3. System Comprehension and Visualization
One of the most daunting challenges for engineers is understanding legacy codebases. In the past, this required weeks of diving into dense documentation and tracing complex dependencies. Now, AI can highlight critical code paths, summarize logic, and even generate visual diagrams that reveal how services and classes interconnect—tools that dramatically accelerate comprehension and onboarding.
With these advancements, Li explains, the role of the engineer is evolving. Engineers are no longer merely executors; they are becoming orchestrators—still responsible for system design and oversight, but supported by intelligent tools that streamline implementation.
Next Era: AI-Native Engineering
Looking ahead, Chuanrui Li envisions a future where software engineering mirrors the evolution of mechanical engineering.
Modern mechanical engineers rarely build machines by hand. Instead, they rely on tools like SolidWorks, AutoCAD, and Ansys to model, simulate, and test mechanical systems in virtual environments. The final designs are passed on to robotic assembly lines and CNC machines that carry out physical production.

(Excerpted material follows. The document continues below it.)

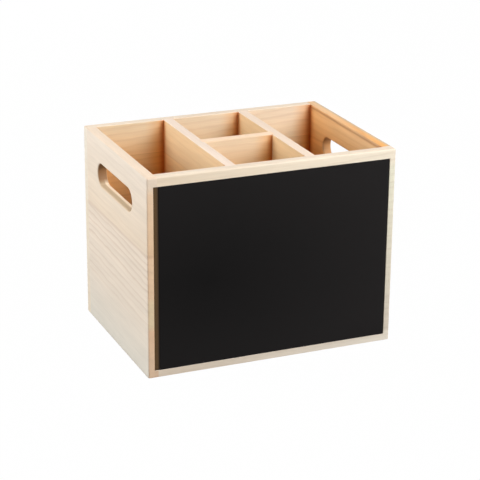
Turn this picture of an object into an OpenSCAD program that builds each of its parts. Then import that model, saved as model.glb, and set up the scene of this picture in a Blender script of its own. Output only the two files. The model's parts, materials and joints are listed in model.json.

Similarly, in an AI-native software world, engineers will focus primarily on high-level system design, logic, and validation. Intelligent models will handle most of the implementation. The software engineer of the future becomes a systems architect, responsible for ensuring that AI interprets and executes their design intent correctly and reliably.
In Fintech: Engineers as Model Designers and Integrators
This paradigm shift will also collapse the traditional barrier between quantitative researchers and software engineers. Engineers will take full ownership of both model design and system integration.
Li likens this transformation to circuit design. Engineers will need a deep understanding of how each AI model functions and how to interconnect them to build cohesive, intelligent systems. Instead of relying on manual statistical modeling, engineers will guide AI systems to generate, test, and optimize financial models based on defined objectives.
Quantitative firms will no longer require large teams of statisticians manually crafting formulas. AI will handle much of that work—rapidly generating models with superior adaptability and performance—while engineers oversee and refine the process.
Chuanrui Li concludes that software engineering is undergoing a profound evolution—from manual, hands-on coding to intelligent orchestration.
The modern engineer will no longer just write code. They will design, validate, and manage intelligent ecosystems—systems that can adapt, learn, and improve themselves. In this new era, success will belong to engineers who blend deep technical knowledge with creativity and a strong sense of purpose.
The future, as Li sees it, belongs to those who don't just use AI—but understand when, how, and why to use it.